◆ **Task goal**
The data below must be copied in full and without any change.
BEGIN Given records
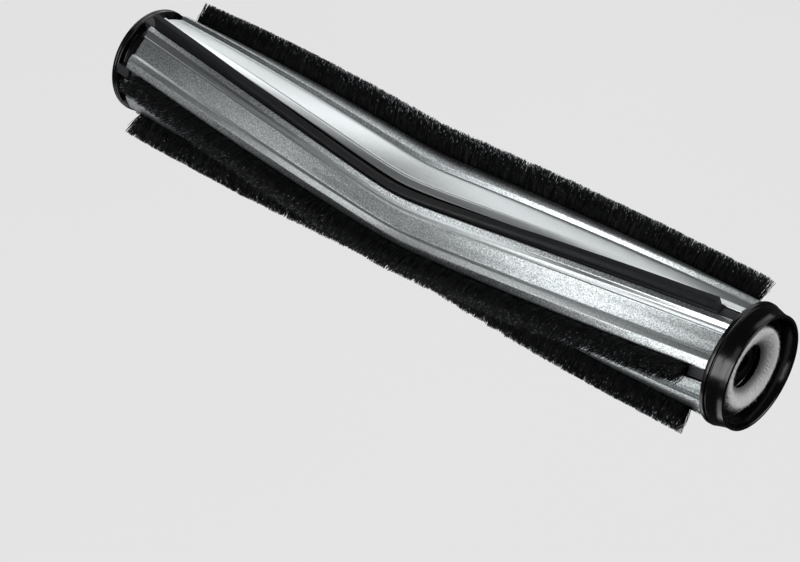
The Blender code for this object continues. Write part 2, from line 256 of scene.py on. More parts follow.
def wear(made, paint):
    """Gives a piece its one material."""
    made.data.materials.clear()
    made.data.materials.append(paint.material)
    return made


def grey(level):
    """A neutral colour."""
    return (level, level, level, 1.0)


def channel_corners(channel):
    """The corners of one T channel in the order of rising angle, with the rounding of each."""
    half = np.array([NECK_HALF, NECK_HALF, SLOT_HALF, SLOT_HALF])
    height = np.array([RAIL_RADIUS, SLOT_ROOF, SLOT_ROOF, SLOT_FLOOR])
    rounding = np.array([0.45, 0.1, 0.2, 0.2]) * MM
    both_halves = np.concatenate([-half, half[::-1]])
    both_heights = np.concatenate([height, height[::-1]])
    both_roundings = np.concatenate([rounding, rounding[::-1]])
    return list(zip(*in_channel(channel, both_halves, both_heights), both_roundings))


def scored_line(angle, radius, depth=0.14 * MM, width=0.9):
    """Three corners of a fine groove that runs along the profile at an angle."""
    fine = 0.05 * MM
    return [
        (angle - width / 2, radius, fine),
        (angle, radius - depth, fine),
        (angle + width / 2, radius, fine),
    ]


def polished_hollow(first):
    """The panel from a blade's rail to the next bristle strip's rail: a smooth, almost flat sweep.

    At a share s of the way across, the sweep lies 0.9 mm (1 - s)^2 + 0.25 mm s^2 over the panel radius.
    """
    angles = np.linspace(first + 16.6, first + 40.6, 15)
    share = np.linspace(0.0, 1.0, 15)
    sweep_radius = PANEL_RADIUS + 0.9 * MM * (1 - share) ** 2 + 0.25 * MM * share**2
    sweep = [(a, r, 0.5 * MM) for a, r in zip(angles, sweep_radius)]
    rail = [
        (first + 10.0, RAIL_RADIUS, 1.0 * MM),
        (first + 14.4, RAIL_RADIUS - 0.1 * MM, 0.3 * MM),
        *scored_line(first + 15.4, RAIL_RADIUS - 0.7 * MM),
    ]
    crest = [
        (first + 42.0, RAIL_RADIUS, 0.35 * MM),
        (first + 50.0, RAIL_RADIUS + 0.02 * MM, 1.0 * MM),
    ]
    return rail + sweep + crest


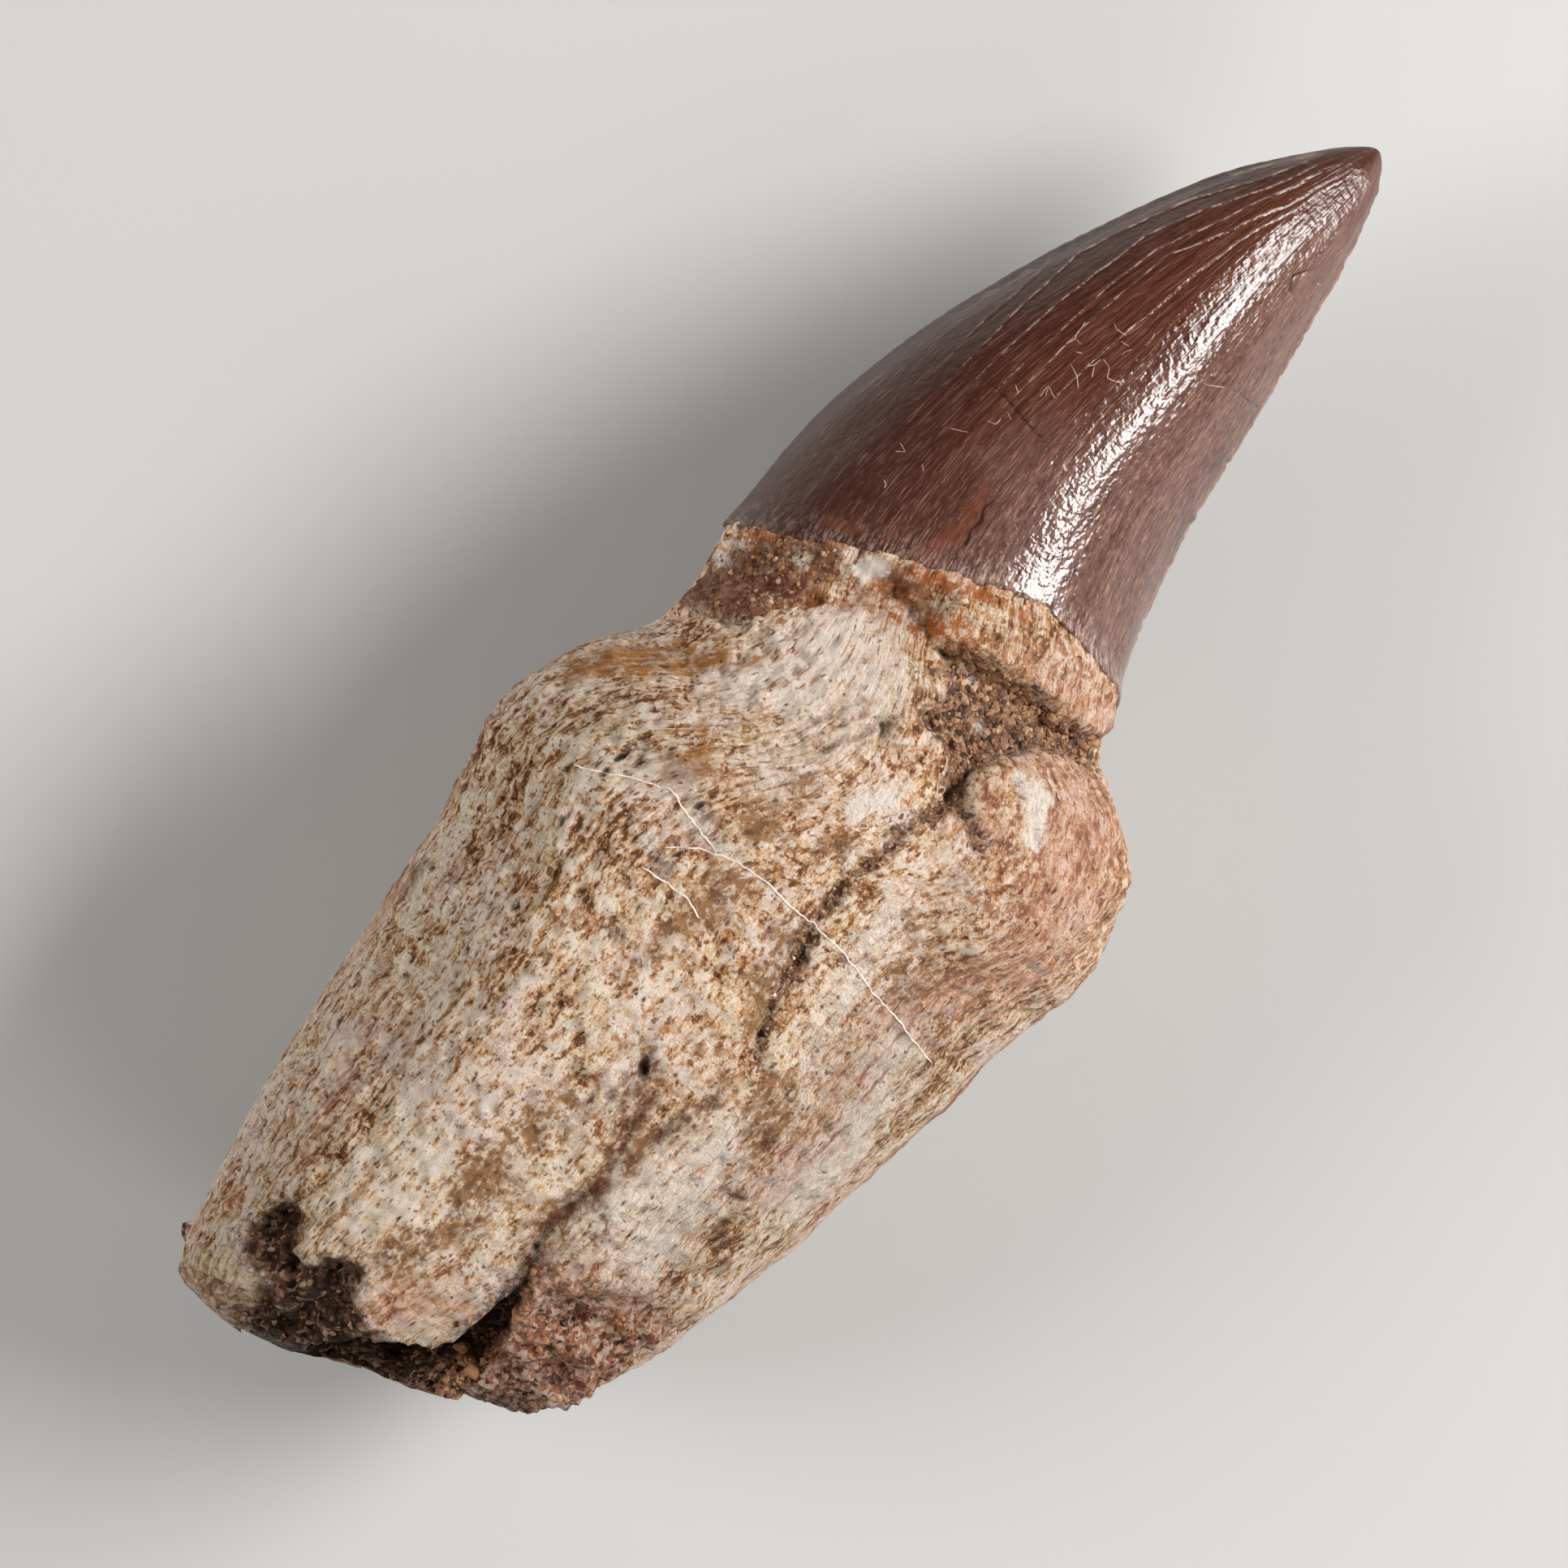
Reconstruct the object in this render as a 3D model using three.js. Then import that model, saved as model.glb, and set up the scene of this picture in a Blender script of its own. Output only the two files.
END Given records
◆ **Worked solution**
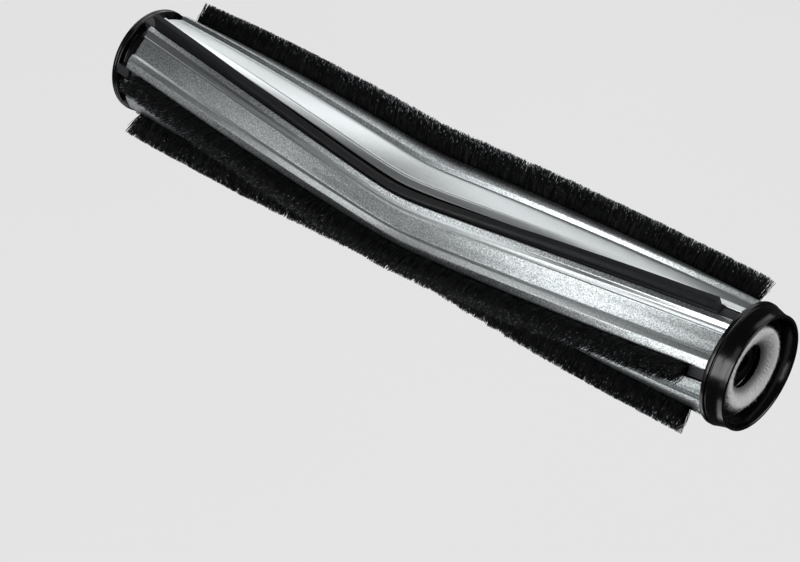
The Blender code for this object continues. Write part 2, from line 256 of scene.py on. More parts follow.
def wear(made, paint):
    """Gives a piece its one material."""
    made.data.materials.clear()
    made.data.materials.append(paint.material)
    return made


def grey(level):
    """A neutral colour."""
    return (level, level, level, 1.0)


def channel_corners(channel):
    """The corners of one T channel in the order of rising angle, with the rounding of each."""
    half = np.array([NECK_HALF, NECK_HALF, SLOT_HALF, SLOT_HALF])
    height = np.array([RAIL_RADIUS, SLOT_ROOF, SLOT_ROOF, SLOT_FLOOR])
    rounding = np.array([0.45, 0.1, 0.2, 0.2]) * MM
    both_halves = np.concatenate([-half, half[::-1]])
    both_heights = np.concatenate([height, height[::-1]])
    both_roundings = np.concatenate([rounding, rounding[::-1]])
    return list(zip(*in_channel(channel, both_halves, both_heights), both_roundings))


def scored_line(angle, radius, depth=0.14 * MM, width=0.9):
    """Three corners of a fine groove that runs along the profile at an angle."""
    fine = 0.05 * MM
    return [
        (angle - width / 2, radius, fine),
        (angle, radius - depth, fine),
        (angle + width / 2, radius, fine),
    ]


def polished_hollow(first):
    """The panel from a blade's rail to the next bristle strip's rail: a smooth, almost flat sweep.

    At a share s of the way across, the sweep lies 0.9 mm (1 - s)^2 + 0.25 mm s^2 over the panel radius.
    """
    angles = np.linspace(first + 16.6, first + 40.6, 15)
    share = np.linspace(0.0, 1.0, 15)
    sweep_radius = PANEL_RADIUS + 0.9 * MM * (1 - share) ** 2 + 0.25 * MM * share**2
    sweep = [(a, r, 0.5 * MM) for a, r in zip(angles, sweep_radius)]
    rail = [
        (first + 10.0, RAIL_RADIUS, 1.0 * MM),
        (first + 14.4, RAIL_RADIUS - 0.1 * MM, 0.3 * MM),
        *scored_line(first + 15.4, RAIL_RADIUS - 0.7 * MM),
    ]
    crest = [
        (first + 42.0, RAIL_RADIUS, 0.35 * MM),
        (first + 50.0, RAIL_RADIUS + 0.02 * MM, 1.0 * MM),
    ]
    return rail + sweep + crest


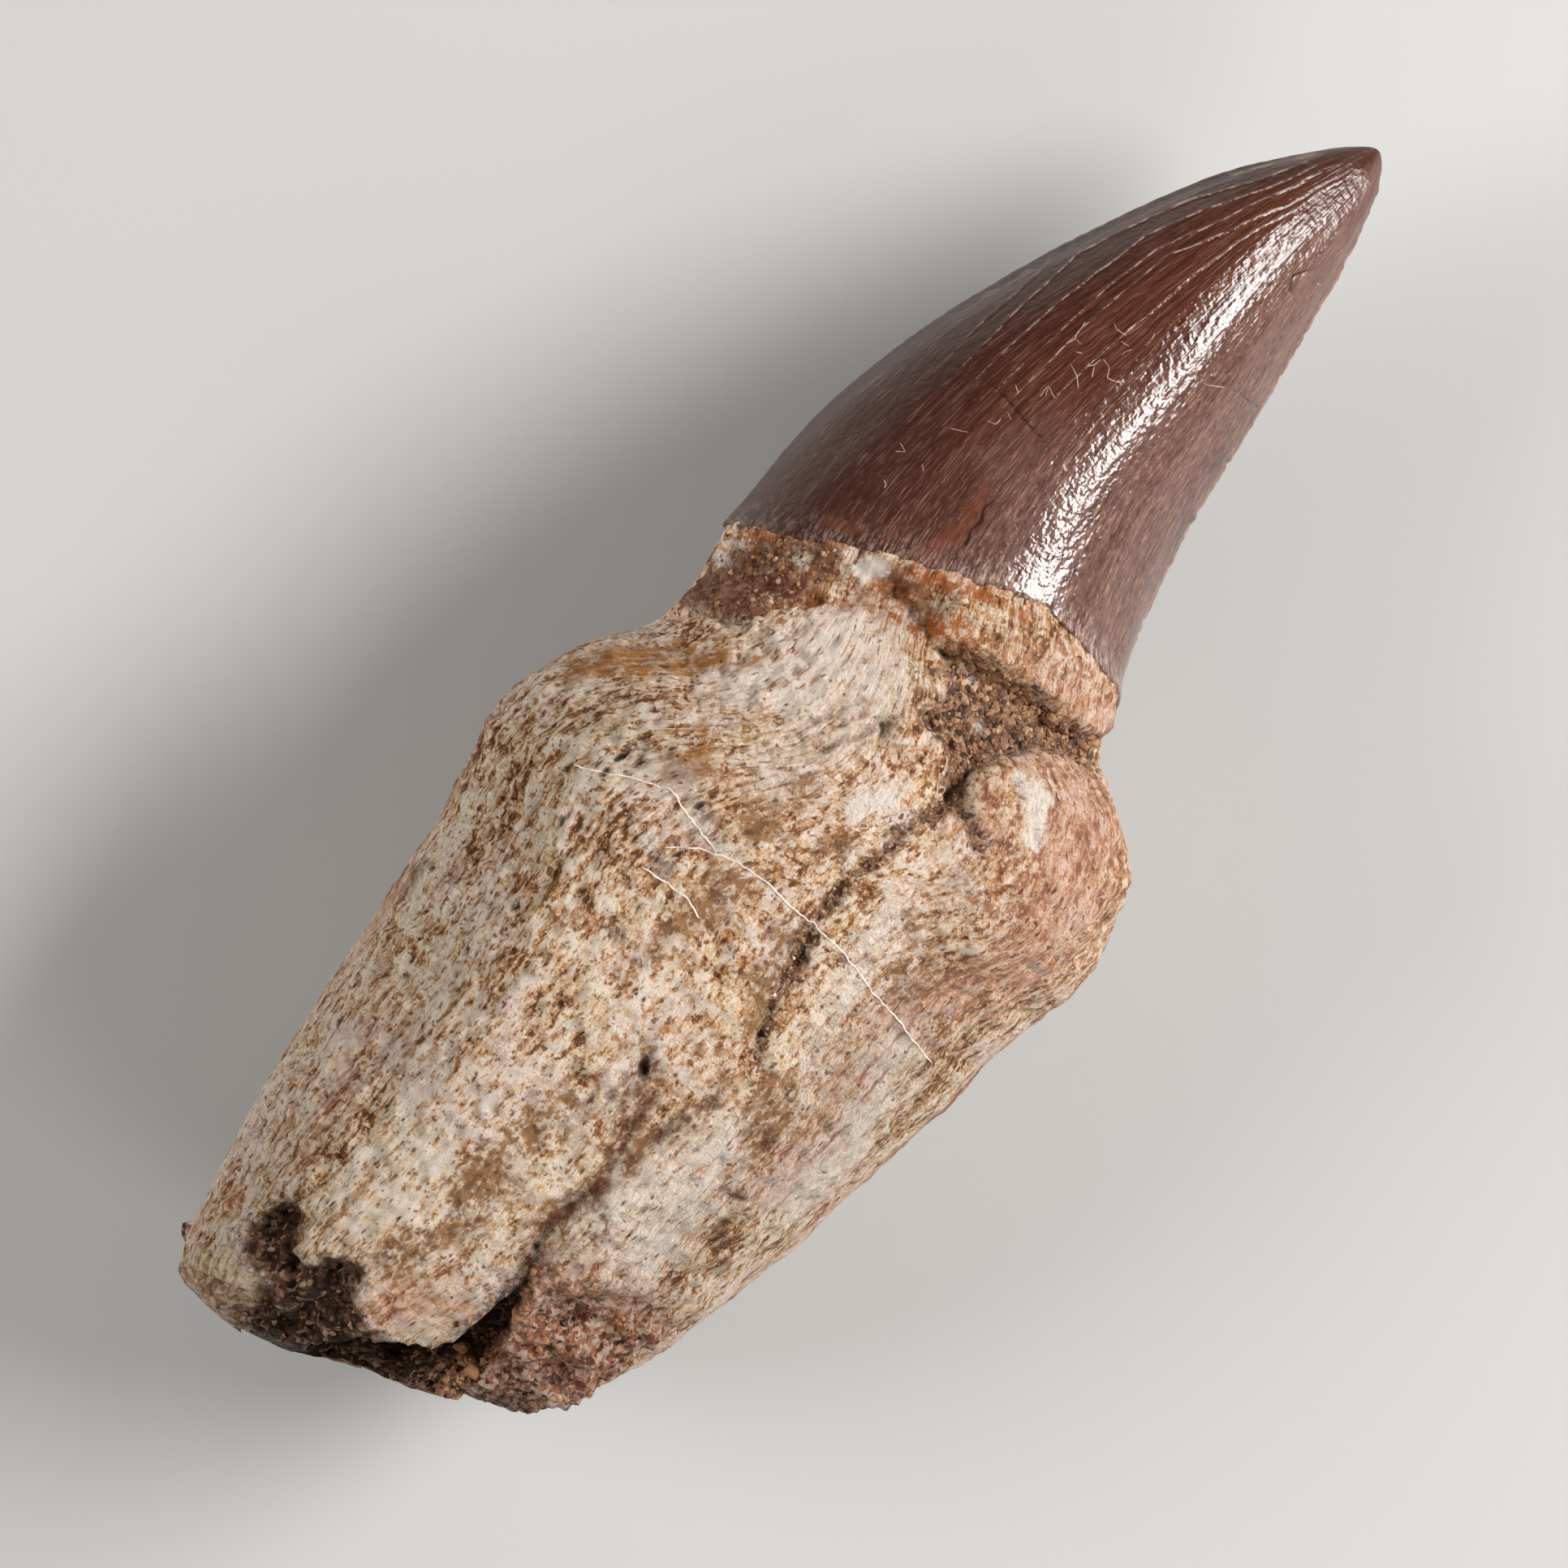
Reconstruct the object in this render as a 3D model using three.js. Then import that model, saved as model.glb, and set up the scene of this picture in a Blender script of its own. Output only the two files.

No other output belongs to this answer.